Common questions about pre-filtering
"What if it blocks a real ticket?"
This is the first thing everyone asks. Fair question. The answer: you monitor it, especially at first. Most systems have a "needs review" queue for anything they're not 100% sure about.
In practice, I've seen way more problems from spam getting through than legitimate tickets getting blocked. And it's easier to rescue one false positive than to sort through 100 spam tickets daily.
"Don't I already have spam filtering?"
Maybe. If your Zendesk has some basic filtering turned on. But that's catching the obvious stuff—the "you won a prize!" emails. It's not catching the sophisticated spam that looks like legitimate business correspondence. And it's definitely not helping with duplicates or misrouting.
"Does this mean changing my whole Zendesk setup?"
Nope. That's the thing—your Zendesk stays exactly the same. The filtering happens before stuff gets to Zendesk, so from your team's perspective, the inbox just suddenly has less crap in it. All your existing views, macros, reporting—none of that changes.
When to know you need this
You'll know it's time to look at pre-filtering when:
- • Your team spends over an hour daily just closing spam tickets
- • You regularly find important tickets that sat in the queue too long
- • People dread opening Zendesk because of the volume
- • You keep adding automation rules but tickets still get misrouted
- • Someone suggests hiring more support people to "help with the load"
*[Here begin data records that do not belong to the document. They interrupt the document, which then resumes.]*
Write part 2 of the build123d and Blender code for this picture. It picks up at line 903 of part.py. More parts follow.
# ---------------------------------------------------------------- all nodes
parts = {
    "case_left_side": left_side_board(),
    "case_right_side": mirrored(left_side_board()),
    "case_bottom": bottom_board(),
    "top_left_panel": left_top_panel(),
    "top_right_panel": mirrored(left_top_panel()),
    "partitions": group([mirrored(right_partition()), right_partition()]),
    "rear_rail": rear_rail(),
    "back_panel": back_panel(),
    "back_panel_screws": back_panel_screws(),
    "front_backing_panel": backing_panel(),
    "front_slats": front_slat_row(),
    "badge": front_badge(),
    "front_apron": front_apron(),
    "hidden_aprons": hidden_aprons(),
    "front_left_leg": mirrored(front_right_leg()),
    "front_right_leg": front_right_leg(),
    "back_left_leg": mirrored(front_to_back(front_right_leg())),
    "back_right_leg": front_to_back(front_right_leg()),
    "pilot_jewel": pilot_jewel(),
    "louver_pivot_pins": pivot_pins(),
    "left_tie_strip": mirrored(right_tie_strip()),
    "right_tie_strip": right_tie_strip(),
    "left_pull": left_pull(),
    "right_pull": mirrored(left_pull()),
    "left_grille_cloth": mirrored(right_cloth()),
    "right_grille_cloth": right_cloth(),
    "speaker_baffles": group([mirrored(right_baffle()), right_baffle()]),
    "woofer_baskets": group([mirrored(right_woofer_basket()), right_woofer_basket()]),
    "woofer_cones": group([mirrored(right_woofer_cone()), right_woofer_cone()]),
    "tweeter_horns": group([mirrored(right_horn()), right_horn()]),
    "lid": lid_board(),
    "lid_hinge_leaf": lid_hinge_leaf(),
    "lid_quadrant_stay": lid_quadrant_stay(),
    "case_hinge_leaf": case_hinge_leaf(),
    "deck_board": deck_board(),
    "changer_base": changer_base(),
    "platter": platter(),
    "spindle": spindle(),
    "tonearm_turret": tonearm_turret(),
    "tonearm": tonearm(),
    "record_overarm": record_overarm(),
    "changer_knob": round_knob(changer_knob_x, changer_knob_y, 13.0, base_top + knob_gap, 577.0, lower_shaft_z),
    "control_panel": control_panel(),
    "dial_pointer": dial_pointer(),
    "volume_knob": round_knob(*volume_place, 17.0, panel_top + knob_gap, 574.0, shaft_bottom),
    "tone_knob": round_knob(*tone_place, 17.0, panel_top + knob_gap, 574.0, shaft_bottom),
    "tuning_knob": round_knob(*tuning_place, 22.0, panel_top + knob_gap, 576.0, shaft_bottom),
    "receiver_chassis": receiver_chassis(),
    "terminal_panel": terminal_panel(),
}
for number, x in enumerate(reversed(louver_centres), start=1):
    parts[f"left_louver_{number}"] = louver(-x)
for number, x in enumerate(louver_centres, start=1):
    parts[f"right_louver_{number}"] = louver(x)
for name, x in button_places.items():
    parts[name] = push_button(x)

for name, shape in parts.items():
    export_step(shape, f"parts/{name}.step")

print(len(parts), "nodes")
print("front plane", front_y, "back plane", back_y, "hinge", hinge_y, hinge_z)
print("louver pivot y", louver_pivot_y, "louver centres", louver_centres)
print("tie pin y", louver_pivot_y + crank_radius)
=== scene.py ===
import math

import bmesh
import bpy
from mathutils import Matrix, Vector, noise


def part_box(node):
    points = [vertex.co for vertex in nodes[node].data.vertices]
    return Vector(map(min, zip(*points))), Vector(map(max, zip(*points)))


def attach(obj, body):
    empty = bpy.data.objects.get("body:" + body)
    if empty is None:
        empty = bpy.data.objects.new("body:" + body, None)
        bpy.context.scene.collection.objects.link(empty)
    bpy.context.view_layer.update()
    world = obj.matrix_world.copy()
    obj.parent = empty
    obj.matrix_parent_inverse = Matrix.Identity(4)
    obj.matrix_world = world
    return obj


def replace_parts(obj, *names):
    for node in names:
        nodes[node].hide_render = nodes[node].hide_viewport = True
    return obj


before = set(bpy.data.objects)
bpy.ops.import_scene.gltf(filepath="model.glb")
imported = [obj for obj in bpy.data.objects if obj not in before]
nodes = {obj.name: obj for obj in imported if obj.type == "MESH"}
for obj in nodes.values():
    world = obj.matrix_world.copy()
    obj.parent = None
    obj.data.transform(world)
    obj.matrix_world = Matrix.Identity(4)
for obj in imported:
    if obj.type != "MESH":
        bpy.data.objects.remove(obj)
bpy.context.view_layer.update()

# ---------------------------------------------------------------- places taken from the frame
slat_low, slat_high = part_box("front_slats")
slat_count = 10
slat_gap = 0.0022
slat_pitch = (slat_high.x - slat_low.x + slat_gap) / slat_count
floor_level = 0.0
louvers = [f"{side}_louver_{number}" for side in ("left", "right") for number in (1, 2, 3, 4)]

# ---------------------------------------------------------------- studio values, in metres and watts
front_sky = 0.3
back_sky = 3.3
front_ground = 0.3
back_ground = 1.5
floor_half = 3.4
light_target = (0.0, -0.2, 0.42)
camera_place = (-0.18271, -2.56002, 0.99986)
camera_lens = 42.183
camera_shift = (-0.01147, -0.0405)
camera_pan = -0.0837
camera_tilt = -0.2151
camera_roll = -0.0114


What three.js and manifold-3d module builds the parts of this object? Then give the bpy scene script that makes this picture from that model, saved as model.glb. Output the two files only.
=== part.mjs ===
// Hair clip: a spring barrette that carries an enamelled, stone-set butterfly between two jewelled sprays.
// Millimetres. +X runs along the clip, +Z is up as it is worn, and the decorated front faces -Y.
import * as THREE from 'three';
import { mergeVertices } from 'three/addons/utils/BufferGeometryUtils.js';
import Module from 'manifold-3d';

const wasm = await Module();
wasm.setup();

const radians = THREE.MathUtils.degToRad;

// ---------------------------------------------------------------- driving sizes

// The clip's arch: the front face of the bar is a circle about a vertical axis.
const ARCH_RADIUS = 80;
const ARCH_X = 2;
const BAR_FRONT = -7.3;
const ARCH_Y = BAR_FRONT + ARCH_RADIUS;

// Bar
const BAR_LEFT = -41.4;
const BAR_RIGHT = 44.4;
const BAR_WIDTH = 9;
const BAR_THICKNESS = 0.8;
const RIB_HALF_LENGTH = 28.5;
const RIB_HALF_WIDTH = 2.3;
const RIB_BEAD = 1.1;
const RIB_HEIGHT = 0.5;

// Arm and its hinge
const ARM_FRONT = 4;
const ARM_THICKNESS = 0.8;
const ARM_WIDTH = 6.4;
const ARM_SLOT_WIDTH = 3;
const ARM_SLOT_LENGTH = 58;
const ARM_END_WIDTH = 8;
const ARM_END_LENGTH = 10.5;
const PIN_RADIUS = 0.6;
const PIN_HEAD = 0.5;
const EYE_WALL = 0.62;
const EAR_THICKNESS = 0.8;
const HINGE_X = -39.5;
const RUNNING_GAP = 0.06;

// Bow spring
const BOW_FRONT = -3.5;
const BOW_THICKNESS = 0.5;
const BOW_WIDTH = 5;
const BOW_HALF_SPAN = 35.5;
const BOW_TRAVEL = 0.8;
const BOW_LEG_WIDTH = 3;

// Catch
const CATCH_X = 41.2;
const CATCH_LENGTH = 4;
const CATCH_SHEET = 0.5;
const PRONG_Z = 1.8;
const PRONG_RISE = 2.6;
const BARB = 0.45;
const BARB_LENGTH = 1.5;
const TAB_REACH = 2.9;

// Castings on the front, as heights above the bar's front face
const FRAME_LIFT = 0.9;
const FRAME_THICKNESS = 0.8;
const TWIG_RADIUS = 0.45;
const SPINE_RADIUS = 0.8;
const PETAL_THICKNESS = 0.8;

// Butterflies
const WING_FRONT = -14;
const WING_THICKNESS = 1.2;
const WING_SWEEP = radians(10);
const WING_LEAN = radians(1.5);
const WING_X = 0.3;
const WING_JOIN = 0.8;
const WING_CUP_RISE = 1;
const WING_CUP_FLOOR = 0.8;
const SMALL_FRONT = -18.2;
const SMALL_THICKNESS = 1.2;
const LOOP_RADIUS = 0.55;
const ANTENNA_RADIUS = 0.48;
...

- • Your Zendesk metrics look terrible (high volume, slow response times) but you know a lot of it is just noise
Basically, if you're managing spam inside Zendesk instead of preventing it from getting there in the first place, you're doing it the hard way.
The bottom line
Zendesk's automation rules can't solve spam and volume problems because they work after tickets are already created. The better approach: filter and route intelligently before things become tickets. Your queue stays clean, your team stays sane, and actual customer issues get the attention they deserve.